● Given request
Write the material out again in full, exactly.

[BEGIN Exercise materials]

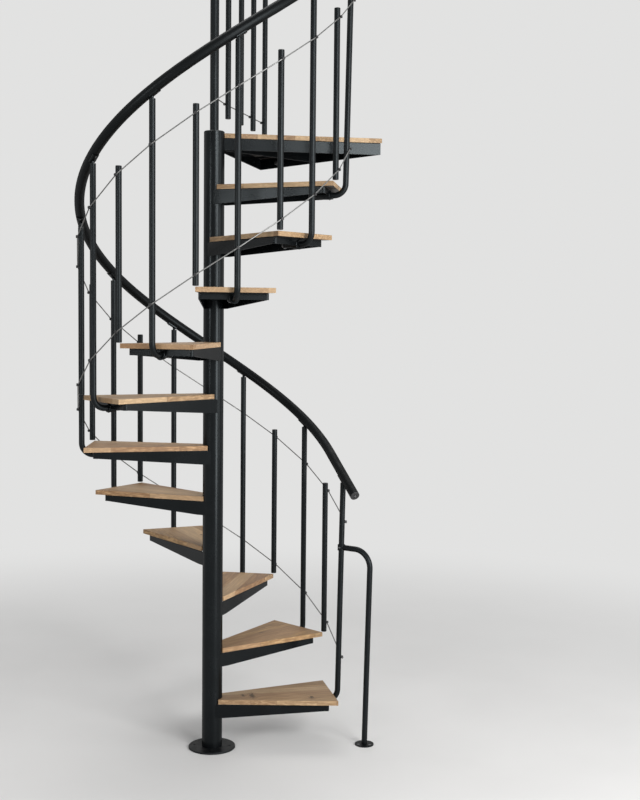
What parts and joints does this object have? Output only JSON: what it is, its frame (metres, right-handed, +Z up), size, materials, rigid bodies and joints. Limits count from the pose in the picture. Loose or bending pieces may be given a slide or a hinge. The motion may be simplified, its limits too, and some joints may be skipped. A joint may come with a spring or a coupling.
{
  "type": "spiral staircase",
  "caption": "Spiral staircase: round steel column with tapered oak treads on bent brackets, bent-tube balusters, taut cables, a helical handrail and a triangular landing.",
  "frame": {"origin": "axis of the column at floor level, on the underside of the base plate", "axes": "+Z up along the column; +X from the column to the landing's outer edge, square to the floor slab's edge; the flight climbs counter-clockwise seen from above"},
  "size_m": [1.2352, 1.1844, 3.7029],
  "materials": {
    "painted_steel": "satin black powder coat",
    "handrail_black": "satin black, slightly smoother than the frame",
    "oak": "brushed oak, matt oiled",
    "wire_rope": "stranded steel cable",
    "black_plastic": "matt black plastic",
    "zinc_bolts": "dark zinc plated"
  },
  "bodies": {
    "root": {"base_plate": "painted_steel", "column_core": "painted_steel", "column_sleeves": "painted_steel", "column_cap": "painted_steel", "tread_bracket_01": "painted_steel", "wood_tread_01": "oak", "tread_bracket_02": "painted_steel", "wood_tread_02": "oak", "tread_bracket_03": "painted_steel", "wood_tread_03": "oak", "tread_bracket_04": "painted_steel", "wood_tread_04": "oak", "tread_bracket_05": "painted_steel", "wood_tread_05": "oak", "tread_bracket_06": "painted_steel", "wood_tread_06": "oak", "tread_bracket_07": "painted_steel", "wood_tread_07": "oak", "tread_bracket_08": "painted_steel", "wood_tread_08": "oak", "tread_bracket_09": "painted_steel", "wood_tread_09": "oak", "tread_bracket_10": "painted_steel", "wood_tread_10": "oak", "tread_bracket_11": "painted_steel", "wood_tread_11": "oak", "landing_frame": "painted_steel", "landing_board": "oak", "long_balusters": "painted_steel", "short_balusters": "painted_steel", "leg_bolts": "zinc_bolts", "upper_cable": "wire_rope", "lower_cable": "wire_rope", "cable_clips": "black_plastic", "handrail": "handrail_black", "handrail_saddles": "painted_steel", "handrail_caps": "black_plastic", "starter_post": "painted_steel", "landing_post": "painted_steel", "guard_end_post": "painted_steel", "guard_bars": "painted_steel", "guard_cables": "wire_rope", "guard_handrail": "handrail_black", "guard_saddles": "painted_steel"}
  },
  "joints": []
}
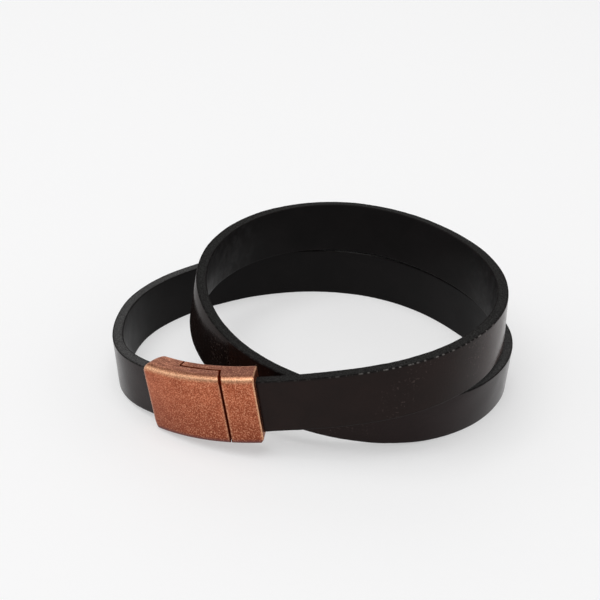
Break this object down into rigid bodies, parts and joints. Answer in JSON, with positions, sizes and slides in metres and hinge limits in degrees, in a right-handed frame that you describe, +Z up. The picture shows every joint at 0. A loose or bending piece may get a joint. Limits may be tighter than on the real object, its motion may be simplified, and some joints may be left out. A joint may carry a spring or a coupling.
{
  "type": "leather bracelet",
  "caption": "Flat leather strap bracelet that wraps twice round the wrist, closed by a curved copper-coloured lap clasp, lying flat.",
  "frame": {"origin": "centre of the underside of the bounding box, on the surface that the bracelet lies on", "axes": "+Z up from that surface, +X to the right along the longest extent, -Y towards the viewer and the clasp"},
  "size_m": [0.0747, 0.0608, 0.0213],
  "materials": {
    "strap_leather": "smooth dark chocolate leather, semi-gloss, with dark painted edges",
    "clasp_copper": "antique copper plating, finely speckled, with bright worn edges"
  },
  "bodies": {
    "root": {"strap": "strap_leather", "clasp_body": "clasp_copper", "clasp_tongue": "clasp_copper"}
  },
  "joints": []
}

[END Exercise materials]

● Response below
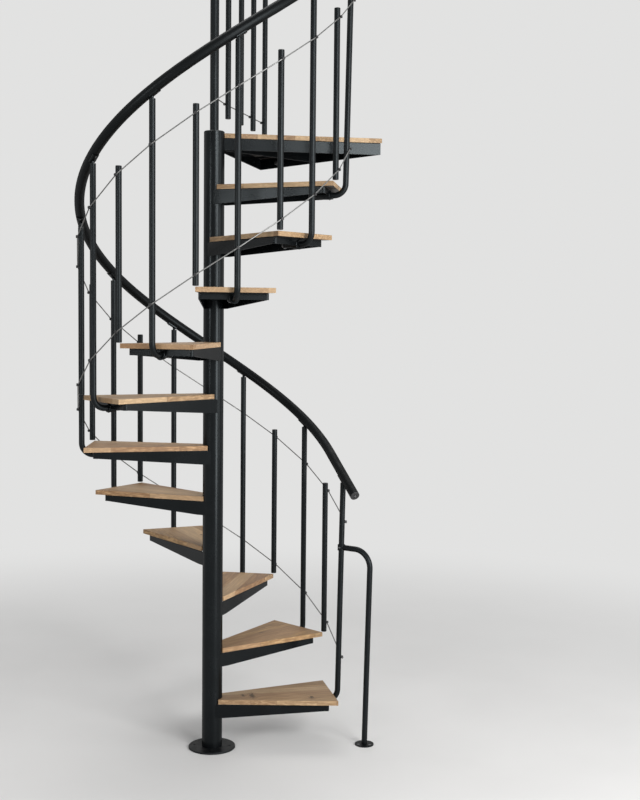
What parts and joints does this object have? Output only JSON: what it is, its frame (metres, right-handed, +Z up), size, materials, rigid bodies and joints. Limits count from the pose in the picture. Loose or bending pieces may be given a slide or a hinge. The motion may be simplified, its limits too, and some joints may be skipped. A joint may come with a spring or a coupling.
{
  "type": "spiral staircase",
  "caption": "Spiral staircase: round steel column with tapered oak treads on bent brackets, bent-tube balusters, taut cables, a helical handrail and a triangular landing.",
  "frame": {"origin": "axis of the column at floor level, on the underside of the base plate", "axes": "+Z up along the column; +X from the column to the landing's outer edge, square to the floor slab's edge; the flight climbs counter-clockwise seen from above"},
  "size_m": [1.2352, 1.1844, 3.7029],
  "materials": {
    "painted_steel": "satin black powder coat",
    "handrail_black": "satin black, slightly smoother than the frame",
    "oak": "brushed oak, matt oiled",
    "wire_rope": "stranded steel cable",
    "black_plastic": "matt black plastic",
    "zinc_bolts": "dark zinc plated"
  },
  "bodies": {
    "root": {"base_plate": "painted_steel", "column_core": "painted_steel", "column_sleeves": "painted_steel", "column_cap": "painted_steel", "tread_bracket_01": "painted_steel", "wood_tread_01": "oak", "tread_bracket_02": "painted_steel", "wood_tread_02": "oak", "tread_bracket_03": "painted_steel", "wood_tread_03": "oak", "tread_bracket_04": "painted_steel", "wood_tread_04": "oak", "tread_bracket_05": "painted_steel", "wood_tread_05": "oak", "tread_bracket_06": "painted_steel", "wood_tread_06": "oak", "tread_bracket_07": "painted_steel", "wood_tread_07": "oak", "tread_bracket_08": "painted_steel", "wood_tread_08": "oak", "tread_bracket_09": "painted_steel", "wood_tread_09": "oak", "tread_bracket_10": "painted_steel", "wood_tread_10": "oak", "tread_bracket_11": "painted_steel", "wood_tread_11": "oak", "landing_frame": "painted_steel", "landing_board": "oak", "long_balusters": "painted_steel", "short_balusters": "painted_steel", "leg_bolts": "zinc_bolts", "upper_cable": "wire_rope", "lower_cable": "wire_rope", "cable_clips": "black_plastic", "handrail": "handrail_black", "handrail_saddles": "painted_steel", "handrail_caps": "black_plastic", "starter_post": "painted_steel", "landing_post": "painted_steel", "guard_end_post": "painted_steel", "guard_bars": "painted_steel", "guard_cables": "wire_rope", "guard_handrail": "handrail_black", "guard_saddles": "painted_steel"}
  },
  "joints": []
}
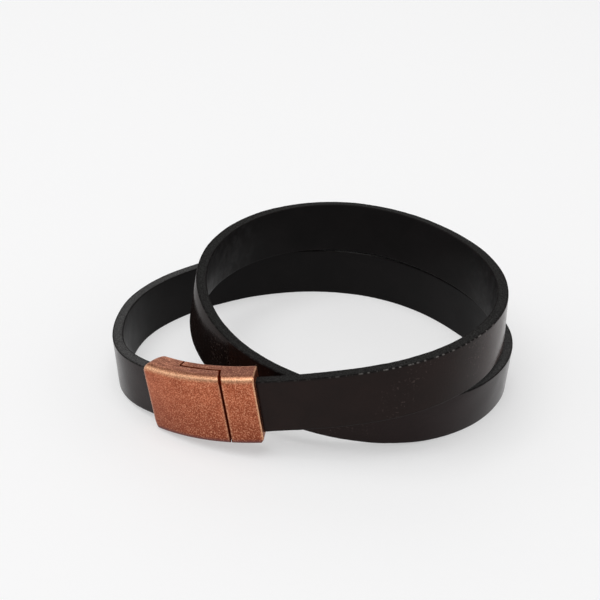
Break this object down into rigid bodies, parts and joints. Answer in JSON, with positions, sizes and slides in metres and hinge limits in degrees, in a right-handed frame that you describe, +Z up. The picture shows every joint at 0. A loose or bending piece may get a joint. Limits may be tighter than on the real object, its motion may be simplified, and some joints may be left out. A joint may carry a spring or a coupling.
{
  "type": "leather bracelet",
  "caption": "Flat leather strap bracelet that wraps twice round the wrist, closed by a curved copper-coloured lap clasp, lying flat.",
  "frame": {"origin": "centre of the underside of the bounding box, on the surface that the bracelet lies on", "axes": "+Z up from that surface, +X to the right along the longest extent, -Y towards the viewer and the clasp"},
  "size_m": [0.0747, 0.0608, 0.0213],
  "materials": {
    "strap_leather": "smooth dark chocolate leather, semi-gloss, with dark painted edges",
    "clasp_copper": "antique copper plating, finely speckled, with bright worn edges"
  },
  "bodies": {
    "root": {"strap": "strap_leather", "clasp_body": "clasp_copper", "clasp_tongue": "clasp_copper"}
  },
  "joints": []
}